Growing talented persons

Another important aspect of optimization is people’s talent and work time, to avoid under-utilized persons as well as to keep them always motivated and help them grow their skill set. To this end, people skills and characteristics can be analyzed to elaborate schedules that maximize overall working, productivity and skills transfer. Any event in the smart factory that requires human intervention may trigger re-schedulings to ensure best schedule configuration according to these goals. The scheduling system would require to understand which skills, seniority and personality traits work best together and project how knowledge is transferred among workers and find best arrangements that foster teamwork.

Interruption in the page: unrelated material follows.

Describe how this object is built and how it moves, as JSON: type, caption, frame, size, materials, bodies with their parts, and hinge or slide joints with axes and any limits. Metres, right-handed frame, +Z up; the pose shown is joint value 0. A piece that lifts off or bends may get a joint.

The use cases described above can be best implemented in a factory that properly integrates information flows and provides good means to store, process and serve information. How to best architect information systems and integrate data is still a matter of active research. Best data and information management practices in Industry 4.0 are evolving, but we can expect will do so quickly and benefit from the extensive experience at other software domains.

References:

[1] Lee, Hau L., Venkata Padmanabhan, and Seungjin Whang. “Information distortion in a supply chain: the bullwhip effect.” Management science 43.4 (1997): 546–558.
[2] Jean Thilmany. “Putting Artificial Intelligence to Work in CAD Design”. Last retrieved 2019–07–23 in https://www.engineersrule.com/solidworks-puts-artificial-intelligence-work/
[3] Cusumano, M.A., Nobeoka, K., 1998. Thinking Beyond Lean. The Free Press, New York.
[4] C. A. Escobar and R. Morales-Menendez, “Machine Learning Techniques for Quality Control in High Conformance Manufacturing Environment,” Advances in Mechanical Eng, vol. 10, no. 2, 2018.
[5] M.-Y. Cheng and L.-C. Lien, A hybrid AI-based particle bee algorithm for facility layout optimization, Engineering with Computers, vol.28, pp.57–69, 2012.